- Bee, W.A. ("Buzzer")
- Biographies and personal histories, WWII operations
- RAN Ships
- HMAS Perth I
- September 1987 edition of the Naval Historical Review (all rights reserved)
We remained huddled together on the upper platform for a few hours while the destroyer patrolled seemingly aimlessly back and forth across the approaches to the Strait, sometimes going close to the scene of our earlier action. It made one feel better to see some of the evidence of damage that we can credit having inflicted on the enemy for there were a number of sunken ships including what appeared to be an aircraft tender, lying at various depths of submersion. A Jap sailor with a smattering of English was heard to remark that we must have been a battleship. That pleased us too. During this time we were continually being counted; somehow the Japs never seem to get a head count or ‘tenko’ as they call it, correct the first time and sometimes it takes three or four attempts to get it right.
About mid afternoon we dropped anchor off the town or Merak near some transports which we observed to be unloading supplies onto barges. It was not long before our destroyer’s boats were lowered into the water and the first party, of which I was one, was led away to the ship’s side. I literally tumbled into the bottom of the boat after which I somehow managed to drag myself onto a thwart. With the boat loaded, a Jap sailor on the tiller and another one sitting next to him as guard, we were ordered to take up oars and row ourselves in the direction of one of the transport vessels.
Tired and fatigued as we were, rowing a boat was no easy matter, nevertheless we made it drawing up alongside the companion ladder of a vessel which bore the name Somedong Maru. Our arrival was accompanied by much shouting, waving of hands and brandishing of weapons. At first it appeared as though we had picked the wrong vessel but the Jap Navy remained resolute and so our transhipment was allowed to proceed. With wry grins and unintelligible utterances we then parted company with our Navy hosts for all time.
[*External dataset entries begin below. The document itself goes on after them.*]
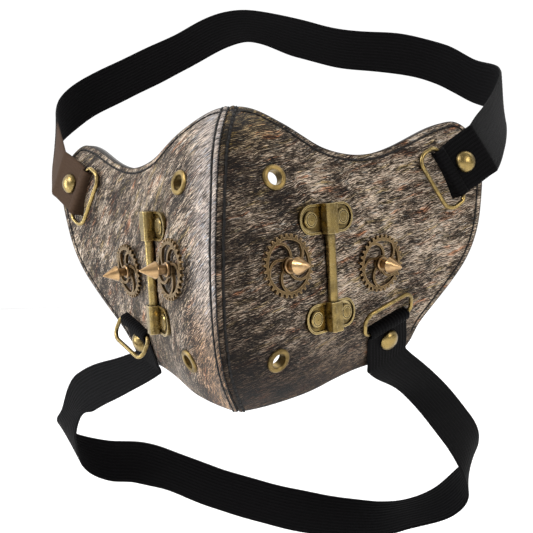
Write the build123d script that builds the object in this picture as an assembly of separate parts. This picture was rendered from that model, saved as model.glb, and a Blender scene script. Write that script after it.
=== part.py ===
from build123d import *
import math
import os

os.makedirs("parts", exist_ok=True)

# Steampunk half mask: nose, mouth and cheeks. All sizes in millimetres.
# Frame: origin at the middle of the face opening, level with the gears.
# Z up, -Y out of the front of the mask, +X to the wearer's left.

# ---- Overall sizes ----
panel_length = 139.3        # along the leather from the seam to the end of the cheek
panel_height = 125.0        # from the nose end of the seam to its chin end
long = panel_length / 139.3
tall = panel_height / 125.0

# ---- Shell ----
ridge_forward = 95.0 * long     # gear-level ridge of the nose, ahead of the origin
outer_leather = 1.6
lining = 1.2
shell = outer_leather + lining
spread_per_mm = 0.0052      # the cheeks open out downwards
panel_yaw = 47.0            # each panel's mean turn away from straight ahead
press = 0.25                # how far metal fittings press into the leather

# The lines, places and strap runs below are for a panel 139.3 long and 125 tall.
# (height, distance behind the ridge) down the centre seam
nose_line = ((-78, 60), (-70, 50), (-62, 36), (-50, 18), (-40, 8), (-25, 1.5), (0, 0),
             (25, 4), (45, 9.5), (55, 16), (68, 30), (78, 44), (86, 56))
nose_line = tuple((up * tall, behind * tall) for up, behind in nose_line)
# (distance from the seam plane, distance behind the ridge) at gear level
cheek_line = ((-14, -12.5), (-6, -5.2), (0, 0), (22.5, 20), (38.5, 41.5), (56, 62),
              (76, 81.5), (100, 101), (118, 113), (132, 121))
cheek_line = tuple((across * long, behind * long) for across, behind in cheek_line)
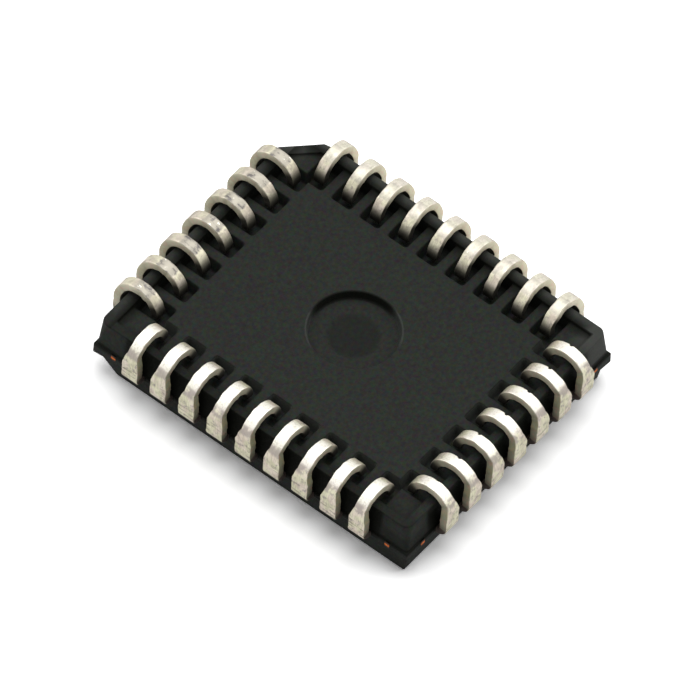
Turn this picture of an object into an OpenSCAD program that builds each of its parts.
// Plastic leaded chip carrier for a one-time-programmable EPROM.
// It lies on its marking face at z = 0, with the seating plane of its J-leads on top.
// Lead 1 is in the middle of the +Y side, and the numbers run clockwise seen from above.

/* [Lead rows] */
// Leads along each short side
short_leads = 7; // [5:2:7]
// Leads along each long side
long_leads = 9; // [7:2:11]
// Distance from one lead to the next
pitch = 1.27; // [1.25:0.01:1.3]
// Distance from the last lead of a row to the corner of the moulded rim
corner_margin = 1.96; // [1.9:0.01:2.1]

/* [Leads] */
// Thickness of the plated lead metal
lead_t = 0.25; // [0.2:0.01:0.26]
// Width of the foot that curls under the body
foot_w = 0.44; // [0.4:0.01:0.5]
// Width of the shoulder between the body and the foot
shoulder_w = 0.7; // [0.66:0.01:0.81]
// Distance from the moulded rim out to the outer face of the leads
lead_reach = 0.45; // [0.42:0.01:0.5]
// Outer radius of the foot's curl
curl_r = 0.95; // [0.9:0.01:1]
// Length of the straight tip beyond the half turn
tip_len = 0.05; // [0.01:0.01:0.12]
// Height where the shoulder starts to narrow
neck_low = 2.25; // [2.15:0.01:2.35]
// Height where the foot has its own width
neck_high = 2.7; // [2.6:0.01:2.8]

/* [Body] */
// Height of the whole carrier, from its marking face to the seating plane
height = 3.2; // [3.15:0.01:3.25]
// Height of the body's underside, which faces up here
base_z = 2.46; // [2.4:0.01:2.5]
// Height of the lip that runs round the underside
lip_h = 0.13; // [0.05:0.01:0.18]
// Width of the lip's flat top
lip_w = 0.36; // [0.3:0.01:0.4]
// Height of the middle of the lead frame, where the two mould halves meet
frame_z = 1.26; // [1.22:0.01:1.3]
// Width of the ledge that the rim forms around the moulded walls
rim_ledge = 0.07; // [0.04:0.01:0.1]
// Draft angle of the walls on the underside half
base_draft = 5.5; // [3:0.5:7]
// Draft angle of the walls on the marking half
marking_draft = 12; // [8:0.5:13]
// Corner radius of the two flat faces
corner_r = 0.22; // [0.15:0.01:0.3]
// Leg of the 45 degree chamfer at the corner beside lead 4
key_chamfer = 1.14; // [1.07:0.01:1.2]
// Setback of the 45 degree bevel along the marking face's lead 1 edge
edge_bevel = 0.9; // [0.7:0.05:1]
// Diameter of the lead 1 dimple in the marking face
dimple_d = 1.2; // [1:0.1:1.5]
// Depth of the lead 1 dimple
dimple_depth = 0.1; // [0.05:0.01:0.15]

/* [Underside] */
// Width of the mouth of the pocket that each lead tip curls into
pocket_w = 0.87; // [0.8:0.01:0.92]
// Distance from the leads' outer face to the far end of a pocket's mouth
pocket_reach = 2.25; // [2.2:0.01:2.3]
// Depth of a pocket
pocket_depth = 0.56; // [0.45:0.01:0.6]
// Draft angle of a pocket's walls
pocket_draft = 7; // [3:0.5:9]
// Diameter of the round recess on the axis
recess_d = 3.35; // [3:0.05:3.6]
// Depth of the round recess
recess_depth = 0.35; // [0.25:0.01:0.4]
// Diameter of the shallow disc inside the recess
disc_d = 1.9; // [1.6:0.1:2.4]
// Depth of the disc below the recess
disc_depth = 0.05; // [0.03:0.01:0.08]

/* [Inside] */
// Width of the silicon die
die_w = 4.2; // [3.6:0.1:4.4]
// Length of the silicon die
die_l = 6; // [5.2:0.1:6.4]
// Thickness of the silicon die
die_t = 0.4; // [0.3:0.01:0.42]
// Thickness of the adhesive under the die
attach_t = 0.03; // [0.02:0.01:0.05]
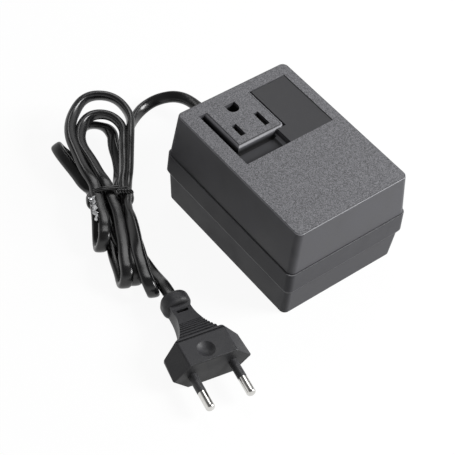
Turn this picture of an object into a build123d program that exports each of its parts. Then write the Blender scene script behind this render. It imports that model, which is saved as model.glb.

Thanks to the assistance of my mates, I managed to climb the ladder and onto the deck where we were counted once again and then pushed and prodded towards our new quarters in the forward hold. Anyone ignoring the order for ‘speedo- speedo’ or loitering for any reason at all, was helped on the way with a bash from a rifle butt. This was our introduction to the hospitality of the Imperial Japanese Army under whose dubious care we were to remain for the next three and a half years.